Il miracolo di Trump

Scritto il 14/10/2025
da Alessandro Sallusti

I tasselli di questa brutta storia stanno tornando uno alla volta al loro posto

Ci avevano detto che l'America di Trump si sarebbe ritirata dentro i propri confini e si sarebbe disinteressata del mondo esterno; ci avevano detto che Trump sarebbe stato un pericolo per la già fragile pace nel mondo. Come molte delle cose dette dall'insediamento del presidente americano, e più in generale delle cose dette sui conservatori, non era vero nulla e ieri ne abbiamo avuto la dimostrazione plastica. In Egitto, a Sharm el-Sheikh, mezzo mondo lo ha incoronato come il salvatore della pace globale, altro che Premio Nobel. Presidenti, premier, sceicchi e capi popolo hanno fatto da testimoni alla firma del trattato "Peace 2025", che pone fine alla guerra tra Israele e Hamas e con lui hanno stretto un patto che va ben oltre quella vicenda e che punta a un nuovo assetto dell'area mediorientale. Erano presenti vinti e vincitori (Israele e Hamas non fisicamente, ma ben rappresentati) che lo hanno aspettato per tre ore per poi accoglierlo con gli onori che si devono a un imperatore. Come tutte le paci, anche quella definita ieri è figlia della forza militare e della fermezza politica esibita per due anni da Israele e Stati Uniti, della lucida lealtà degli alleati di molti Paesi europei tra cui l'Italia; come tutte le paci, avrà strascichi che proveranno a minarla, ma se quello che si è visto ieri ha anche solo un minimo di fondamento, indietro non si torna a costo di usare di nuovo le maniere forti. La pace la si impone, quella di Trump appare comunque una pace non umiliante ma generosa con entrambi i contendenti, una pace che guarda lontano, a quel "due popoli, due Stati" evocato spesso a vanvera dalla sinistra internazionale e in modo sciagurato dai pro Pal.
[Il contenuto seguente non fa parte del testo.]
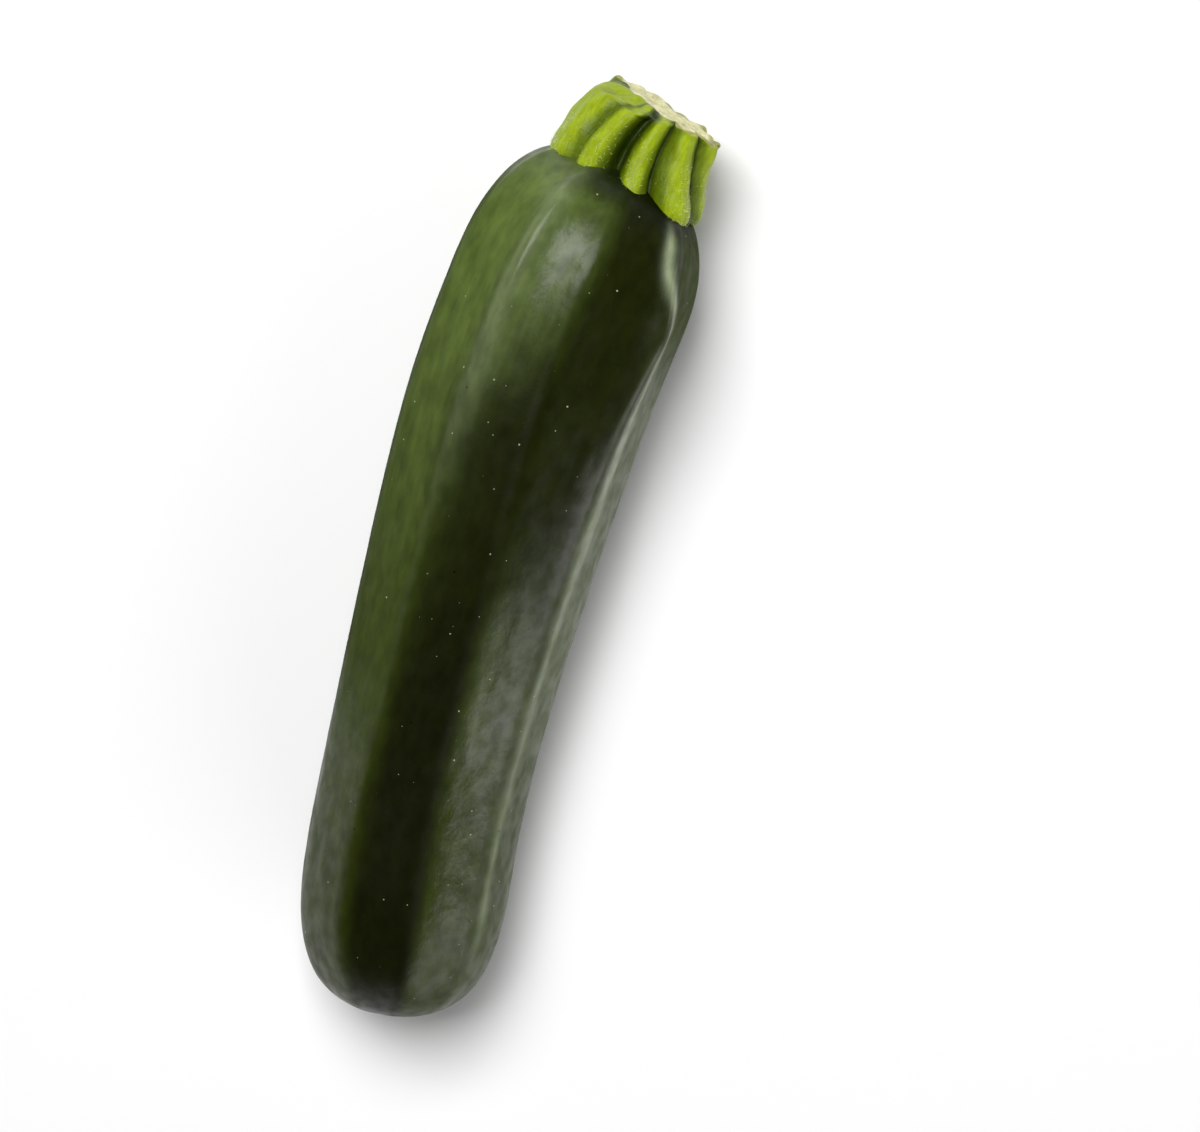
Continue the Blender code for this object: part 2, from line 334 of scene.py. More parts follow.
class Effects:
    """The node groups that several finishes share."""

    NOISE_DETAIL = 3.0
    LEAST_RADIUS = 0.35
    LEAST_BOLDNESS = 0.25
    CORE_SHARE = 0.35

    def __init__(self) -> None:
        """Builds the groups."""
        self.grain = self.make_grain()
        self.specks = self.make_specks()

    def make_grain(self) -> bpy.types.NodeTree:
        """Cloudy grain, 0 to 1, of one size across, and stretched along the piece.

        Returns:
            The node group.
        """
        kinds = {"Place": "NodeSocketVector", "Size": "NodeSocketFloat", "Stretch": "NodeSocketFloat",
                 "Contrast": "NodeSocketFloat"}
        graph, given, out = new_group("grain", kinds, "Grain")
        along = graph.math("DIVIDE", 1.0, given("Stretch"))
        squeeze = graph.node("ShaderNodeCombineXYZ", None, {"X": along, "Y": 1.0, "Z": 1.0}).outputs[0]
        drawn = graph.node("ShaderNodeVectorMath", {"operation": "MULTIPLY"}, {0: given("Place"), 1: squeeze})
        spot = graph.scaled(drawn.outputs[0], graph.math("DIVIDE", 1.0, given("Size")))
        noise = graph.node("ShaderNodeTexNoise", None, {"Vector": spot, "Scale": 1.0,
                                                             "Detail": self.NOISE_DETAIL})
        centred = graph.math("SUBTRACT", noise.outputs["Fac"], 0.5)
        stronger = graph.math("MULTIPLY", centred, given("Contrast"))
        graph.feed(out, graph.math("ADD", stronger, 0.5, clamp=True))
        return graph.tree

    def make_specks(self) -> bpy.types.NodeTree:
        """Sparse round specks, 1 in the middle of the boldest and 0 between.

        Each cell of a scatter of points has one. Its radius and its boldness grow with the square of a
        random draw.

        Returns:
            The node group.
        """
        kinds = {"Place": "NodeSocketVector", "Spacing": "NodeSocketFloat", "Size": "NodeSocketFloat"}
        graph, given, out = new_group("specks", kinds, "Specks")
        spot = graph.scaled(given("Place"), graph.math("DIVIDE", 1.0, given("Spacing")))
        cells = graph.node("ShaderNodeTexVoronoi", None, {"Vector": spot, "Scale": 1.0})
        away = graph.math("MULTIPLY", cells.outputs["Distance"], given("Spacing"))
        draws = graph.node("ShaderNodeSeparateColor", None, {0: cells.outputs["Color"]})
        boldness = graph.math("POWER", draws.outputs[0], 2.0)
        radius = graph.math("MULTIPLY", given("Size"), graph.math("ADD", self.LEAST_RADIUS, boldness))
        core = graph.math("MULTIPLY", radius, self.CORE_SHARE)
        round_spot = graph.ramp(away, core, radius, 1.0, 0.0)
        strength = graph.math("ADD", self.LEAST_BOLDNESS, boldness)
        graph.feed(out, graph.math("MULTIPLY", round_spot, strength, clamp=True))
        return graph.tree


@dataclass(frozen=True)
class Grain:
    """Cloudy grain by its size across, how far it is drawn out along the piece, and its contrast."""

    size: float
    stretch: float
    contrast: float

    def at(self, graph: Graph, effects: Effects, place: Value) -> Value:
        """Its value from 0 to 1, put out by the shared group."""
        return graph.effect(effects.grain, Place=place, Size=self.size, Stretch=self.stretch,
                            Contrast=self.contrast)


@dataclass(frozen=True)
class Specks:
    """Scattered specks by their spacing and by the size that their radii are shares of."""

    spacing: float
    size: float

    def at(self, graph: Graph, effects: Effects, place: Value) -> Value:
        """Their share from 0 to 1, put out by the shared group."""
        return graph.effect(effects.specks, Place=place, Spacing=self.spacing, Size=self.size)


def new_material(name: str, settings: dict[str, Value]) -> tuple[bpy.types.Material, Graph, bpy.types.Node]:
    """A material with a Principled shader whose unlinked sockets take plain settings.

    Args:
        name: The material's name.
        settings: Values for the shader's inputs, by name.

    Returns:
        The material, its graph, and its shader node.
    """
    material = bpy.data.materials.new(name)
    material.use_nodes = True
    graph = Graph(material.node_tree)
    shader = material.node_tree.nodes["Principled BSDF"]
    for label, value in settings.items():
        graph.feed(shader.inputs[label], value)
    return material, graph, shader


@dataclass(frozen=True)
class SkinFinish:
    """Waxy dark skin: nearly black green, olive on one flank, with mottling, streaks and tiny pale specks;
    its colour also holds painted shade, painted sheen and painted light.
    """

    # the top side's colour, partly painted shade where the top faces only the dim room
    dark: Colour = (0.0058, 0.0070, 0.0010)
    # the sides' greener colour, partly painted sheen where the low softbox shines
    side: Colour = (0.0270, 0.0390, 0.0030)
    # partly the skin's own olive, partly painted light on the flank towards the high softbox
    olive: Colour = (0.085, 0.125, 0.026)
    # painted highlight: greyish pale colour for the painted sheen lines and reflection band
    line: Colour = (0.270, 0.320, 0.190)
    # painted shade: near black under the stem's feet and in the crease beside the first ridge
    painted_shade: Colour = (0.0030, 0.0050, 0.0003)
    tip: Colour = (0.075, 0.080, 0.022)
    speck: Colour = (0.30, 0.34, 0.22)
    pit: Colour = (0.0015, 0.0020, 0.0004)
    roughness: tuple[float, float] = (0.44, 0.58)
    coat_roughness: float = 0.28
    coat_in_glare: float = 0.46
    coat_wear: tuple[float, float] = (0.56, 1.04)
    mottle: Grain = Grain(0.0028, 2.0, 1.6)
    mottle_shade: tuple[float, float] = (0.74, 1.26)
    streaks: Grain = Grain(0.0011, 16.0, 1.8)
    streak_shade: tuple[float, float] = (0.86, 1.10)
    bloom: Grain = Grain(0.0034, 1.25, 2.4)
    bloom_depth: float = 0.00003
    peel: Grain = Grain(0.0007, 1.4, 1.5)
    peel_depth: float = 0.000012
    pits: Specks = Specks(0.0041, 0.00026)
    specks: Specks = Specks(0.0026, 0.00020)

    def material(self, effects: Effects) -> bpy.types.Material:
        """The skin's material, on the attributes that the fruit carries.

        Args:
            effects: The shared node groups.

        Returns:
            The material.
        """
        settings = {"Specular IOR Level": 0.0, "IOR": 1.45, "Coat IOR": 1.60,
                    "Coat Roughness": self.coat_roughness}
        material, graph, shader = new_material("waxy_skin", settings)
        place = graph.attribute(Mask.STRAIGHT)
        mottle = self.mottle.at(graph, effects, place)
        peel = self.peel.at(graph, effects, place)
        graph.feed(shader.inputs["Base Color"], self.colour(graph, effects, place, mottle))
        graph.feed(shader.inputs["Roughness"], graph.within(mottle, self.roughness))
        bloom = self.bloom.at(graph, effects, place)
        coat = graph.within(graph.attribute(Mask.GLARE), (1.0, self.coat_in_glare))
        worn = graph.math("MULTIPLY", coat, graph.within(bloom, self.coat_wear))
        graph.feed(shader.inputs["Coat Weight"], graph.scaled_value(graph.attribute(Mask.WAX), worn))
        swells = graph.scaled_value(bloom, graph.attribute(Mask.RELIEF))
        normal = graph.bump(peel, self.peel_depth, graph.bump(swells, self.bloom_depth))
        graph.feed(shader.inputs["Normal"], normal)
        graph.feed(shader.inputs["Coat Normal"], normal)
        return material

    def colour(self, graph: Graph, effects: Effects, place: Value, mottle: Value) -> Value:
        """The skin's colour: dark with greener sides and an olive flank, partly painted shade, sheen and
        light, then painted highlight lines, a paler tip, grain, painted shade under the stem, specks and
        pits.

        Args:
            graph: The material's graph.
            effects: The shared node groups.
            place: The unbent place on the skin.
            mottle: Cloudy grain, 0 to 1.

        Returns:
            The colour's socket.
        """
        streaks = self.streaks.at(graph, effects, place)
        # ground tone: partly painted shade on the top side and painted sheen on the side towards the low
        # softbox
        ground = graph.mix(graph.attribute(Mask.TONE_AND_SHADE), self.dark, self.side)
        uneven = graph.within(streaks, self.streak_shade)
        # the olive flank: partly own colour, partly painted light
        flank = graph.math("MULTIPLY", graph.attribute(Mask.OLIVE_AND_LIGHT), uneven, clamp=True)
        # painted highlight lines and a painted reflection band over the ground colour
        with_painted_sheen = graph.mix(graph.attribute(Mask.LINE), graph.mix(flank, ground, self.olive), self.line)
        tinted = graph.mix(graph.attribute(Mask.TIP), with_painted_sheen, self.tip)
        shaded = graph.scaled(tinted, graph.within(mottle, self.mottle_shade))
        # painted shade: darkens the skin under the stem and in the crease beside the first ridge
        with_painted_shade = graph.mix(graph.attribute(Mask.PAINTED_SHADE), shaded, self.painted_shade)
        pitted = graph.mix(self.pits.at(graph, effects, place), with_painted_shade, self.pit)
        return graph.mix(self.specks.at(graph, effects, place), pitted, self.speck)


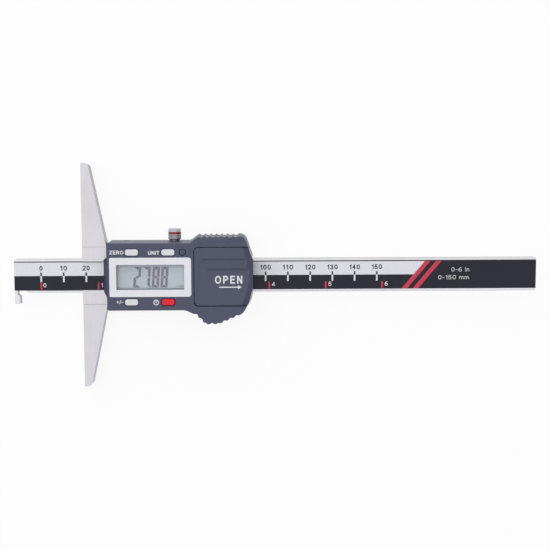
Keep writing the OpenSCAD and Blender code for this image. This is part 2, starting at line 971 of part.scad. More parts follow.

E dopo quello che è accaduto ieri Trump accolto a Tel Aviv come un eroe nazionale e dopo le parole di stima che il presidente americano ha profuso verso il premier israeliano, sarà difficile per la comunità internazionale continuare a trattare Netanyahu alla stregua di un criminale di guerra. Insomma, i tasselli di questa brutta storia stanno tornando uno alla volta al loro posto. Alla sinistra italiana non resta che masticare amaro per aver sbagliato ancora una volta diagnosi e cura. Può giusto consolarsi con la più ovvia e scontata delle vittorie elettorali, quella di Eugenio Giani in Toscana, per nulla amato dai leader del campo largo. Elly Schlein ha brindato, ma il brindisi che Giorgia Meloni ha fatto ieri con i grandi del mondo racconta di tutta un'altra storia. Della Storia.